Interestingly, this collection of experiments, along with Joule's work, was the coup de grace for the caloric theory of heat. As demonstrated, a mechanical interpretation works; and if temperature, the “intensity” of heat, were the density of a heat-carrying material, a passive expansion of an ideal gas in vacuum (just increasing volume) should slowly decrease its temperature—but it doesn’t. This experiment was performed by Meyer and Joule. (Note that in real gases, there is a slight drop in temperature in the expansion due to the molecules having to overcome the small electrical attraction between them).     

With this in mind, it might seem contradictory that two substances with different quantities of heat have the same temperature. However, all factors held equal, a substance with high internal KE relative to temperature will exchange more heat with a third substance than a second at the same initial temperature. Suppose the lower internal KE substance exchanges heat with a third substance and equilibrium is reached. If the high internal KE substance exchanged the same quantity of heat with the third, each at the same initial temperature as before, it's temperature would have changed less than the low KE substance; and, therefore, additional heat would need to be exchanged to reach equilibrium.    

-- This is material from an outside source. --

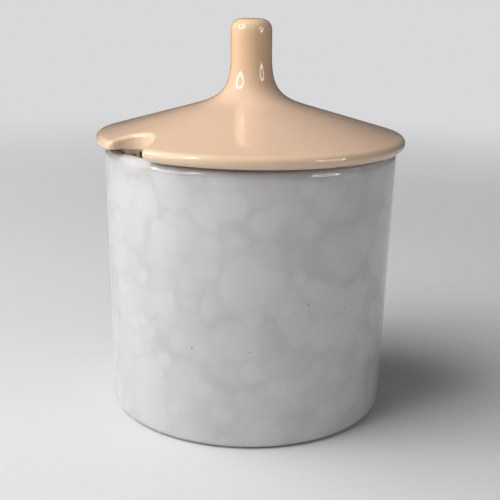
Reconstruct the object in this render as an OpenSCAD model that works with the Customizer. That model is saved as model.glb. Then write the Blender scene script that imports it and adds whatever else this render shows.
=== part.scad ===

The above reveals and explains thermal illusions while giving an easier and more intuitive explanation for temperature than the standard derivation. It’s easier, adds meaning to v squared and its relationship with the relevant variables and, ultimately, invalidates a material theory of heat (though Joule’s weight and pulley experiment--performed independently by Meyer, as well--lends nice reinforcement).

I’m a staunch proponent of derivations, and doing them in different ways, but not all are created equal. Deriving things can become a questionable obsession; but many provide conceptual reinforcement and are easy to derive, sometimes easy enough that you don’t have to memorize them because you can so readily rederive them. This is one such derivation.

I’d love to hear why much of the above isn’t explained in the texts.